Start of DATASET EXCERPT
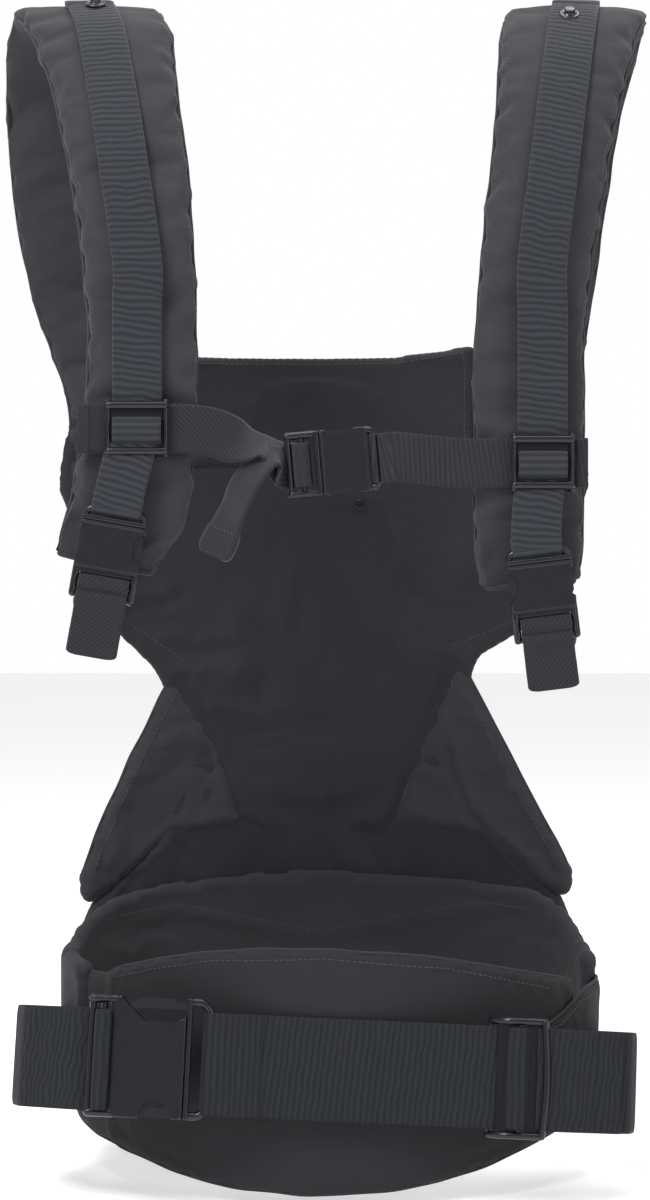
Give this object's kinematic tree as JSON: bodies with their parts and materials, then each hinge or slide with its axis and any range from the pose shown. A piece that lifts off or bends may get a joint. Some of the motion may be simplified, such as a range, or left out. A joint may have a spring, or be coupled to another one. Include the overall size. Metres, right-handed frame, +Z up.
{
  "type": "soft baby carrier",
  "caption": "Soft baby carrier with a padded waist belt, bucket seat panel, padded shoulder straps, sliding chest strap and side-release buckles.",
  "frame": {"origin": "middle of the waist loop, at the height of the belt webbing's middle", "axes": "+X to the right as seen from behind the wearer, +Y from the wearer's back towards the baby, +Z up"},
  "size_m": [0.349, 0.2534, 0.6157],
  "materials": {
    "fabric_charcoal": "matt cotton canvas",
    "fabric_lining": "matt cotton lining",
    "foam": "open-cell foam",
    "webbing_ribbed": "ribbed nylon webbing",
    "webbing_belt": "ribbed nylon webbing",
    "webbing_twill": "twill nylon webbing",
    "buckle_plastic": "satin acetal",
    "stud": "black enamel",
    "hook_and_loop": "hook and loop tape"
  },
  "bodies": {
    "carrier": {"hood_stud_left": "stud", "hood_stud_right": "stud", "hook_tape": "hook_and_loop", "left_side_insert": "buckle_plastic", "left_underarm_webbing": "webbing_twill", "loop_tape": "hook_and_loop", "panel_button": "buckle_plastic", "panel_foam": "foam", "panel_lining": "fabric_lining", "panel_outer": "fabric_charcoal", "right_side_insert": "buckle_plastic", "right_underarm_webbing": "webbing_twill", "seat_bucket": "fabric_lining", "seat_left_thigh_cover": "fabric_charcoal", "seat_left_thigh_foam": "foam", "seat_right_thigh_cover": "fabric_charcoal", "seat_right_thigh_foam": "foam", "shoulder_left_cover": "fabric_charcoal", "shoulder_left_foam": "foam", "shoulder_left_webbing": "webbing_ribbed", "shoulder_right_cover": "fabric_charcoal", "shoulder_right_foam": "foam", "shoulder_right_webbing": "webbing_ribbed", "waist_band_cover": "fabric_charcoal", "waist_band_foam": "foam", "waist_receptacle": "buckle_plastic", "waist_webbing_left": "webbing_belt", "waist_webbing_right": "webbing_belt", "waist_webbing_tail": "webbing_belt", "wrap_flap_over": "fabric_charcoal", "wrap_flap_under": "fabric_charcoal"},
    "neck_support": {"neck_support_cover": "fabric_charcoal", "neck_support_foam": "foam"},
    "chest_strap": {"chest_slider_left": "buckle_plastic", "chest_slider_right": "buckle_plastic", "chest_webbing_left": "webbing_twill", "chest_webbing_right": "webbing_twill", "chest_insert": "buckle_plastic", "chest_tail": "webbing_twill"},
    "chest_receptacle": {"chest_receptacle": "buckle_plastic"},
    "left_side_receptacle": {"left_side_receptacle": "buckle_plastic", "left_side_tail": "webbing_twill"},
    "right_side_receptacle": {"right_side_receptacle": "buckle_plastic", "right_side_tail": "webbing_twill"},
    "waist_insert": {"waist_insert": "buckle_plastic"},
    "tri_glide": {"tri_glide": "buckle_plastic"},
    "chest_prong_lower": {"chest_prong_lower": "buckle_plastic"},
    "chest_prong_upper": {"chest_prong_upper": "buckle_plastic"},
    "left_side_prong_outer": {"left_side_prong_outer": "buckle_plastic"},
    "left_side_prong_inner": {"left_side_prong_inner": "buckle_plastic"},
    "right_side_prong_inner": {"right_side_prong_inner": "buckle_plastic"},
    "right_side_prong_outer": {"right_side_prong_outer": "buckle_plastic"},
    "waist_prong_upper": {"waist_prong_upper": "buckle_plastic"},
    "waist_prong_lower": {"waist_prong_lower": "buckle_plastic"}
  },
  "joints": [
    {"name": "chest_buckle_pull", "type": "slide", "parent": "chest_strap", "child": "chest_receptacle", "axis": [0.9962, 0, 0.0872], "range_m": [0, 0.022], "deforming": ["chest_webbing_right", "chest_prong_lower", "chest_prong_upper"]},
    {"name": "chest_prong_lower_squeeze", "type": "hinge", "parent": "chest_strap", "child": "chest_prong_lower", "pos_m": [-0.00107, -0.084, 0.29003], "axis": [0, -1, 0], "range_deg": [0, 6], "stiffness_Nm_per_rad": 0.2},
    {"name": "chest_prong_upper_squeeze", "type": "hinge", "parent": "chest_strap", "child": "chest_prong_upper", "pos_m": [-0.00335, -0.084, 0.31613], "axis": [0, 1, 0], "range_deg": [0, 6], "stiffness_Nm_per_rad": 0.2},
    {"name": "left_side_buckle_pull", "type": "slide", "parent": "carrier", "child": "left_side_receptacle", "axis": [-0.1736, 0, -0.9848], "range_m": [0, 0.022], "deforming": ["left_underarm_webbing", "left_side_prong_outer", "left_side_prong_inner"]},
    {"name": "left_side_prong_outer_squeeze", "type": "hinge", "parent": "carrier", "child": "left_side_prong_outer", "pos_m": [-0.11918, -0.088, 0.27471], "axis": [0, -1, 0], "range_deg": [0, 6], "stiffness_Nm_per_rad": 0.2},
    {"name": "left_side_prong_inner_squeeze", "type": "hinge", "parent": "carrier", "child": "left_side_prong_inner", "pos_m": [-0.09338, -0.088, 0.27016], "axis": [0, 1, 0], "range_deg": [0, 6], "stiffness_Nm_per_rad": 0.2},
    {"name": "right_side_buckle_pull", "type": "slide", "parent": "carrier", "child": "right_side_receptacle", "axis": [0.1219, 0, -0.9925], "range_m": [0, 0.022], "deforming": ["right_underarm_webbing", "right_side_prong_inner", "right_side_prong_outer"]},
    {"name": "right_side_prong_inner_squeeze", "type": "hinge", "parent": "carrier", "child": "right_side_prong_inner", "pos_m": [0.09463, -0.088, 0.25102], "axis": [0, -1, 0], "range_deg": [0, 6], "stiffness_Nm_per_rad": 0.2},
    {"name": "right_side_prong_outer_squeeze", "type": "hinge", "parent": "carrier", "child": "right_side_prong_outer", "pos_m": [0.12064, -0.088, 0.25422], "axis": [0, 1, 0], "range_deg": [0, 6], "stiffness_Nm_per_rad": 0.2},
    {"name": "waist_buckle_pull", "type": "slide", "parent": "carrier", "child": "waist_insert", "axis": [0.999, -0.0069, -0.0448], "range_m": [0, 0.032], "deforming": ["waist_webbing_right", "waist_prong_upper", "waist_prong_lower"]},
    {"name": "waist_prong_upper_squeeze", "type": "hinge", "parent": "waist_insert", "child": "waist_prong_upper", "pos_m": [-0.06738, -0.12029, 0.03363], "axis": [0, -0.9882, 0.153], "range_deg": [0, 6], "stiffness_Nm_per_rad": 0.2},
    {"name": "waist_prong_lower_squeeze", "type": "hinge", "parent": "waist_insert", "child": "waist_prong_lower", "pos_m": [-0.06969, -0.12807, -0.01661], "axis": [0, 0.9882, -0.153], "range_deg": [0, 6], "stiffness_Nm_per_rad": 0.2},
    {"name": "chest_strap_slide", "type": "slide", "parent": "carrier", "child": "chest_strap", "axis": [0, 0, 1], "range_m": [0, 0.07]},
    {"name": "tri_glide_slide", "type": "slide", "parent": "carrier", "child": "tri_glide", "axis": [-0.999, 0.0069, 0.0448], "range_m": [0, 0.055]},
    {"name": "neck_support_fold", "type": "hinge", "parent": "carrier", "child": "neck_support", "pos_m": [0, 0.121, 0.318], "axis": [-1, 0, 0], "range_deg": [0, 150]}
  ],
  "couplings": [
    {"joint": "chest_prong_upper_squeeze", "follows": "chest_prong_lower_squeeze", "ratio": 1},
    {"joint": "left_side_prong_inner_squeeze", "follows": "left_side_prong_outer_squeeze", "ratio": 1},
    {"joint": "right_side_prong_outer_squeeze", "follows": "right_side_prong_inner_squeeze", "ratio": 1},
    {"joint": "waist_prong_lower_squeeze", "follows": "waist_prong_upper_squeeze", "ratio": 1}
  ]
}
End of DATASET EXCERPT
> _STATED EXERCISE_: Which lines contain the word "bodies"? Copy each one.

> _EXERCISE SOLUTION_:
Give this object's kinematic tree as JSON: bodies with their parts and materials, then each hinge or slide with its axis and any range from the pose shown. A piece that lifts off or bends may get a joint. Some of the motion may be simplified, such as a range, or left out. A joint may have a spring, or be coupled to another one. Include the overall size. Metres, right-handed frame, +Z up.
  "bodies": {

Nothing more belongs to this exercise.